Design Principles Behind Smalltalk, Revisited
J J
azreal1977 at hotmail.com
Sat Dec 30 13:05:15 UTC 2006
>From: "Paul D. Fernhout" <pdfernhout at kurtz-fernhout.com>
>Reply-To: The general-purpose Squeak developers
>list<squeak-dev at lists.squeakfoundation.org>
>To: The general-purpose Squeak developers
>list<squeak-dev at lists.squeakfoundation.org>
>Subject: Re: Design Principles Behind Smalltalk, Revisited
>Date: Tue, 26 Dec 2006 21:39:30 -0500
>
>Perhaps the biggest single issue is, how do we have a community around new
>things inspired by Squeak?
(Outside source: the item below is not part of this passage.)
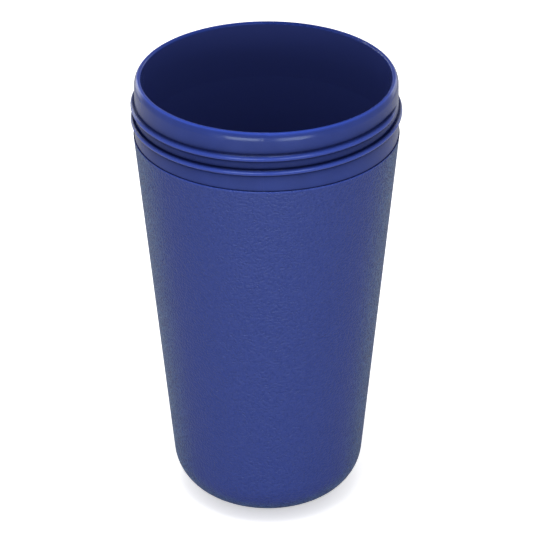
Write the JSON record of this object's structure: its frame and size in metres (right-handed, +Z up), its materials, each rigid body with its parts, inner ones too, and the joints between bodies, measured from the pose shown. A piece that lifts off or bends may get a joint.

I brought this issue up many years ago, but was
>basically shot down in flames of people pushing "Squeak the artifact" not
>"Squeak the community". Still, it seems like it is community which makes
>the value in the free and open source world. Yet the Squeak community seems
>closely tied to Smalltalk-80 and Squeak-as-it-is, in part as a
>self-selecting process -- yet ironically as Alan Kay himself keeps saying
>he wants something better.
Well if there is a crowd that wants to keep Squeak tied to the blue book,
then a fork has to happen. I don't think it is the case though. And change
for change's sake isn't good either. Smalltalk-80 had a lot of great ideas,
so care needs to be taken when breaking from the blue-book to ensure we are
going forward not backward. Making some change because "well Java works
that way" would be a very bad idea. On the other hand, traits was a
departure, but I think (so far) a good one.